§ Exercise: Only the lines from the one containing "obj.matrix_world = Matrix.Identity(4)" through the one containing "links: output sockets" are to be copied, exactly and with both ends kept.

§ Provided data:
+--
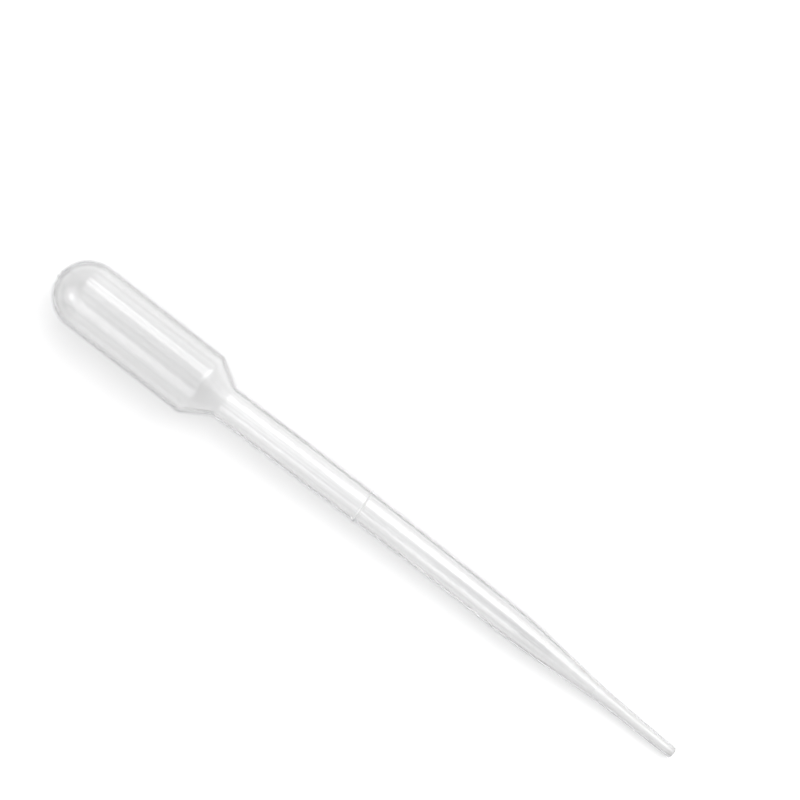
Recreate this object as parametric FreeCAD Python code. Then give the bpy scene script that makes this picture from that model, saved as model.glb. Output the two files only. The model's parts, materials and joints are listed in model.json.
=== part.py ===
import FreeCAD, Part
import itertools
import math
import os

# A disposable transfer pipette, blown in one piece from clear polyethylene. Half its section is drawn in
# the X-Z plane, with the pipette's own axis on X and the top of the dome at the origin, and turned about
# that axis. The mould parts in the X-Y plane. The piece is then laid down as it comes to rest, on the
# shoulder of its bulb and the end of its stem. Millimetres and degrees.

# Outside, from the dome to the tip: each length starts where the one before it ends
BULB_OD = 14.9
BULB_LENGTH = 36.0
SHOULDER_LENGTH = 5.7
NECK_OD = 7.9
NECK_LENGTH = 25.6
WAIST_OD = 7.15
WAIST_LENGTH = 30.5
STEM_END_OD = 7.0
STEM_END_LENGTH = 18.5
TAPER_LENGTH = 21.4
TIP_ROOT_OD = 3.16
TIP_LENGTH = 17.3

# Walls and bore
BULB_WALL = 0.38
DOME_WALL = 0.6
NECK_WALL = 0.5
STEM_WALL = 0.48
TIP_ROOT_WALL = 0.45
TIP_WALL = 0.42
TIP_BORE = 1.6
TIP_BORE_LENGTH = 6.0

# Rounds where the outline turns sharply
SHOULDER_ROUND = 2.4
NECK_ROUND = 1.2
LIP_ROUND = 0.24
LIP_INNER_ROUND = 0.08

# Reach of the soft bends where it turns by a few degrees, each way from the corner
STEM_BEND = 2.0
TAPER_BEND = 5.5
TIP_BEND = 4.5
BORE_BEND = 0.3

# Fill mark, a low bead around the stem, counted from the neck's end
MARK_FROM_NECK = 8.7
MARK_WIDTH = 0.6
MARK_HEIGHT = 0.1

# Weld across the dome, where the mould pinched the tube shut
WELD_SPAN = 50.0
WELD_RADIUS = 0.3
WELD_HEIGHT = 0.15

# Lean of the parting plane at rest, from upright towards +Y
PARTING_LEAN = 22.0

# Turn about X that carries the round faces' own seam from the drawn section into the parting plane
SEAM_TURN = 90.0

# Distances from the top of the dome
SHOULDER = BULB_LENGTH
NECK = SHOULDER + SHOULDER_LENGTH
NECK_END = NECK + NECK_LENGTH
WAIST = NECK_END + WAIST_LENGTH
STEM_END = WAIST + STEM_END_LENGTH
TIP_ROOT = STEM_END + TAPER_LENGTH
TIP = TIP_ROOT + TIP_LENGTH
MARK = NECK_END + MARK_FROM_NECK

BULB_RADIUS = BULB_OD / 2
NECK_RADIUS = NECK_OD / 2
WAIST_RADIUS = WAIST_OD / 2
STEM_END_RADIUS = STEM_END_OD / 2
TIP_ROOT_RADIUS = TIP_ROOT_OD / 2
BORE_RADIUS = TIP_BORE / 2
TIP_RADIUS = BORE_RADIUS + TIP_WALL
LIP_RADIUS = BORE_RADIUS + (TIP_WALL - LIP_ROUND + LIP_INNER_ROUND) / 2
CAVITY_RADIUS = BULB_RADIUS - BULB_WALL

# Points along each edge of the outline when the pipette is laid down
EDGE_POINTS = 40

# Turn about X that stands the X-Y plane upright
UPRIGHT = 90.0

ORIGIN = FreeCAD.Vector(0, 0, 0)
X_AXIS = FreeCAD.Vector(1, 0, 0)
Y_AXIS = FreeCAD.Vector(0, 1, 0)
Z_AXIS = FreeCAD.Vector(0, 0, 1)


def at(distance, radius):
    """A point of the half section: its distance from the dome's top and from the axis."""
    return FreeCAD.Vector(distance, 0, radius)


def line(start, end):
    return Part.LineSegment(start, end).toShape()


def arc(corner, back, onward, radius):
    """A tangent arc across a corner, given the directions back and onward from it."""
    half = back.getAngle(onward) / 2
    reach = radius / math.tan(half)
    middle = corner + (back + onward).normalize() * (radius / math.sin(half) - radius)
    return Part.Arc(corner + back * reach, middle, corner + onward * reach).toShape()


def bend(corner, back, onward, reach):
    """A soft bend across a corner: the parabola that is tangent to both sides at that reach."""
    curve = Part.BezierCurve()
    curve.setPoles([corner + back * reach, corner, corner + onward * reach])
    return curve.toShape()


def outline(start, corners, end):
    """Edges from start to end past (point, turn, size) corners, where turn is arc or bend."""
    points = [start] + [corner[0] for corner in corners] + [end]
    edges = []
    for index, (corner, turn, size) in enumerate(corners, 1):
        back = (points[index - 1] - corner).normalize()
        onward = (points[index + 1] - corner).normalize()
        edge = turn(corner, back, onward, size)
        edges += [line(start, edge.firstVertex(True).Point), edge]
        start = edge.lastVertex(True).Point
    return edges + [line(start, end)]


def dome(top, radius):
    """The quarter circle from a dome's top on the axis to its full radius."""
    rise = radius * math.sqrt(0.5)
    return Part.Arc(at(top, 0), at(top + radius - rise, rise), at(top + radius, radius)).toShape()


def skin():
    """The outside edges of the section, from the dome's top to the middle of the lip."""
    corners = [
        (at(SHOULDER, BULB_RADIUS), arc, SHOULDER_ROUND),
        (at(NECK, NECK_RADIUS), arc, NECK_ROUND),
        (at(NECK_END, NECK_RADIUS), bend, STEM_BEND),
        (at(WAIST, WAIST_RADIUS), bend, STEM_BEND),
        (at(STEM_END, STEM_END_RADIUS), bend, TAPER_BEND),
        (at(TIP_ROOT, TIP_ROOT_RADIUS), bend, TIP_BEND),
        (at(TIP, TIP_RADIUS), arc, LIP_ROUND),
    ]
    return [dome(0, BULB_RADIUS)] + outline(at(BULB_RADIUS, BULB_RADIUS), corners, at(TIP, LIP_RADIUS))


def hollow():
    """The inside edges of the section, from the middle of the lip back to the top of the cavity."""
    corners = [
        (at(TIP, BORE_RADIUS), arc, LIP_INNER_ROUND),
        (at(TIP - TIP_BORE_LENGTH, BORE_RADIUS), bend, BORE_BEND),
        (at(TIP_ROOT, TIP_ROOT_RADIUS - TIP_ROOT_WALL), bend, TIP_BEND),
        (at(STEM_END, STEM_END_RADIUS - STEM_WALL), bend, TAPER_BEND),
        (at(WAIST, WAIST_RADIUS - STEM_WALL), bend, STEM_BEND),
        (at(NECK_END, NECK_RADIUS - NECK_WALL), bend, STEM_BEND),
        (at(NECK, NECK_RADIUS - NECK_WALL), arc, NECK_ROUND + NECK_WALL),
        (at(SHOULDER, CAVITY_RADIUS), arc, SHOULDER_ROUND - BULB_WALL),
    ]
    edge = at(DOME_WALL + CAVITY_RADIUS, CAVITY_RADIUS)
    return outline(at(TIP, LIP_RADIUS), corners, edge) + [dome(DOME_WALL, CAVITY_RADIUS)]


def shell():
    """The hollow body of revolution."""
    section = skin() + hollow() + [line(at(DOME_WALL, 0), ORIGIN)]
    return Part.Face(Part.Wire(section)).revolve(ORIGIN, X_AXIS, 360)


def fill_mark():
    """A ring with a crowned outside, rooted halfway into the stem's wall."""
    skin = NECK_RADIUS + (WAIST_RADIUS - NECK_RADIUS) * MARK_FROM_NECK / WAIST_LENGTH
    root = skin - STEM_WALL / 2
    near = MARK - MARK_WIDTH / 2
    far = MARK + MARK_WIDTH / 2
    crown = Part.Arc(at(near, skin), at(MARK, skin + MARK_HEIGHT), at(far, skin)).toShape()
    sides = [line(at(far, skin), at(far, root)), line(at(far, root), at(near, root))]
    section = [crown] + sides + [line(at(near, root), at(near, skin))]
    return Part.Face(Part.Wire(section)).revolve(ORIGIN, X_AXIS, 360)


def weld():
    """A round bead bent over the dome in the parting plane, mostly inside the wall."""
    centre = at(BULB_RADIUS, 0)
    top = at(WELD_RADIUS - WELD_HEIGHT, 0)
    bead = Part.Face(Part.Wire(Part.Circle(top, Y_AXIS, WELD_RADIUS).toShape()))
    bead.rotate(centre, Z_AXIS, -WELD_SPAN / 2)
    return bead.revolve(centre, Z_AXIS, WELD_SPAN)


def rest_angle(balance):
    """How far the axis dips at rest, from the distance of the centre of mass.

    Of all lines through a point of the outline on each side of it, the floor is the outermost there.
    """
    points = [point for edge in skin() for point in edge.discretize(EDGE_POINTS)]
    before = [point for point in points if point.x < balance]
    after = [point for point in points if point.x > balance]

    def reach(pair):
        near, far = pair
        return near.z + (far.z - near.z) * (balance - near.x) / (far.x - near.x)

    near, far = max(itertools.product(before, after), key=reach)
    return math.degrees(math.atan2(near.z - far.z, far.x - near.x))


def lay_down(pipette):
    """Put the pipette at rest, with its box centred over the origin. Returns how far its axis dips."""
    dip = rest_angle(pipette.CenterOfMass.x)
    turn = FreeCAD.Rotation(Y_AXIS, dip) * FreeCAD.Rotation(X_AXIS, UPRIGHT - PARTING_LEAN)
    pipette.Placement = FreeCAD.Placement(ORIGIN, turn)
    box = pipette.optimalBoundingBox(False)
    centred = FreeCAD.Vector(-box.Center.x, -box.Center.y, -box.ZMin)
    pipette.Placement = FreeCAD.Placement(centred, turn)
    return dip


def describe(pipette, dip):
    """Print what the solid came to, and the middle of each stretch that something may hold."""
    box = pipette.optimalBoundingBox(False)
    print(f"{len(pipette.Solids)} solid, valid {pipette.isValid()}, {pipette.Volume:.2f} cubic mm")
    print(f"axis dips {dip:.4f}, box {box.XLength:.3f} x {box.YLength:.3f} x {box.ZLength:.3f}")
    middles = {
        "bulb": (BULB_RADIUS + SHOULDER) / 2,
        "neck": (NECK + NECK_END) / 2,
        "tip bore": TIP - TIP_BORE_LENGTH / 2,
    }
    for name, distance in middles.items():
        middle = pipette.Placement.multVec(at(distance, 0))
        print(f"middle of the {name}: {middle.x:.3f}, {middle.y:.3f}, {middle.z:.3f}")


def main():
    body = shell().fuse(fill_mark())
    body.rotate(ORIGIN, X_AXIS, SEAM_TURN)
    pipette = body.fuse(weld()).removeSplitter().Solids[0]
    dip = lay_down(pipette)
    os.makedirs("parts", exist_ok=True)
    pipette.exportStep("parts/dropper_pipette.step")
    describe(pipette, dip)


main()
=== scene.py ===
"""A disposable dropper pipette, blown from clear polyethylene, lying on a white table.

The pipette is one moulded piece. Its outside and inside walls are one closed surface: a half section
carried round the pipette's own axis, with the small reliefs that the mould and the drawn tube leave on
it. Lengths in the classes are millimetres, and the meshes, the lamps and the camera are in metres.
"""

import json
import logging
import math
from dataclasses import dataclass, field
from enum import Enum

import bpy
import numpy as np
from mathutils import Matrix, Vector


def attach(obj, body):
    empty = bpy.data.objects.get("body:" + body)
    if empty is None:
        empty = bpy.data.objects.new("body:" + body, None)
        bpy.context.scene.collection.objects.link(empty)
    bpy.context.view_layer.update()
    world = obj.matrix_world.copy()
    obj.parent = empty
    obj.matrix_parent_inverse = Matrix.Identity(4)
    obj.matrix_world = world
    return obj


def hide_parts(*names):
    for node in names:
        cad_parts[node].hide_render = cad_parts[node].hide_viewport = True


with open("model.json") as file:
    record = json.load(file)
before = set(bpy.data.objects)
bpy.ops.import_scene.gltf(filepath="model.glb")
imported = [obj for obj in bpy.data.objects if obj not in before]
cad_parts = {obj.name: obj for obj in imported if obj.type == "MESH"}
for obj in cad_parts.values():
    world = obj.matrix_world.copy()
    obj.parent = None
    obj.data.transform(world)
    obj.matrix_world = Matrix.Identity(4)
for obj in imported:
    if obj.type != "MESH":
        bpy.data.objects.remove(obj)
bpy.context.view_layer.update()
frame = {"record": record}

MM = 0.001

# What the mesh stores for its finish: a point's own place on the straight, round wall, and how near the
# crest of the fill mark it is
WALL_PLACE = "wall_place"
MARK_CREST = "mark_crest"

log = logging.getLogger("pipette")


class Wall(Enum):
    """The two faces of the blown wall."""

    OUTSIDE = "outside"
    INSIDE = "inside"


def linear(hex_colour: str) -> tuple[float, float, float, float]:
    """Turn an sRGB hex colour into the linear colour that a shader takes.

    Args:
        hex_colour: six hex digits after a hash sign.

    Returns:
        Red, green and blue in linear light, with an alpha of 1.
    """
    shares = [int(hex_colour[k : k + 2], 16) / 255 for k in (1, 3, 5)]
    light = [c / 12.92 if c <= 0.04045 else ((c + 0.055) / 1.055) ** 2.4 for c in shares]
    return (*light, 1.0)


def add_node(
    tree: bpy.types.NodeTree, kind: str, settings: dict | None = None, **links: bpy.types.NodeSocket
) -> bpy.types.Node:
    """Add a node with its settings and links.

    Args:
        tree: the node tree that it goes in.
        kind: the node's Blender type, such as ShaderNodeMath.
        settings: values by name, each of a property or, where the node has none of that name, an input.
        links: output sockets by input name, with _ for a space, or i and a number for an input's place.

    Returns:
        The new node.
    """
    node = tree.nodes.new(kind)
    properties = {name: value for name, value in (settings or {}).items() if hasattr(node, str(name))}
    for name, value in properties.items():
        setattr(node, name, value)
    for name, value in (settings or {}).items():
        if name not in properties:
            node.inputs[name].default_value = value
    for name, socket in links.items():
        place = int(name[1:]) if name[0] == "i" and name[1:].isdigit() else name.replace("_", " ")
        tree.links.new(socket, node.inputs[place])
    return node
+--
§ Reply:
    obj.matrix_world = Matrix.Identity(4)
for obj in imported:
    if obj.type != "MESH":
        bpy.data.objects.remove(obj)
bpy.context.view_layer.update()
frame = {"record": record}

MM = 0.001

# What the mesh stores for its finish: a point's own place on the straight, round wall, and how near the
# crest of the fill mark it is
WALL_PLACE = "wall_place"
MARK_CREST = "mark_crest"

log = logging.getLogger("pipette")


class Wall(Enum):
    """The two faces of the blown wall."""

    OUTSIDE = "outside"
    INSIDE = "inside"


def linear(hex_colour: str) -> tuple[float, float, float, float]:
    """Turn an sRGB hex colour into the linear colour that a shader takes.

    Args:
        hex_colour: six hex digits after a hash sign.

    Returns:
        Red, green and blue in linear light, with an alpha of 1.
    """
    shares = [int(hex_colour[k : k + 2], 16) / 255 for k in (1, 3, 5)]
    light = [c / 12.92 if c <= 0.04045 else ((c + 0.055) / 1.055) ** 2.4 for c in shares]
    return (*light, 1.0)


def add_node(
    tree: bpy.types.NodeTree, kind: str, settings: dict | None = None, **links: bpy.types.NodeSocket
) -> bpy.types.Node:
    """Add a node with its settings and links.

    Args:
        tree: the node tree that it goes in.
        kind: the node's Blender type, such as ShaderNodeMath.
        settings: values by name, each of a property or, where the node has none of that name, an input.
        links: output sockets by input name, with _ for a space, or i and a number for an input's place.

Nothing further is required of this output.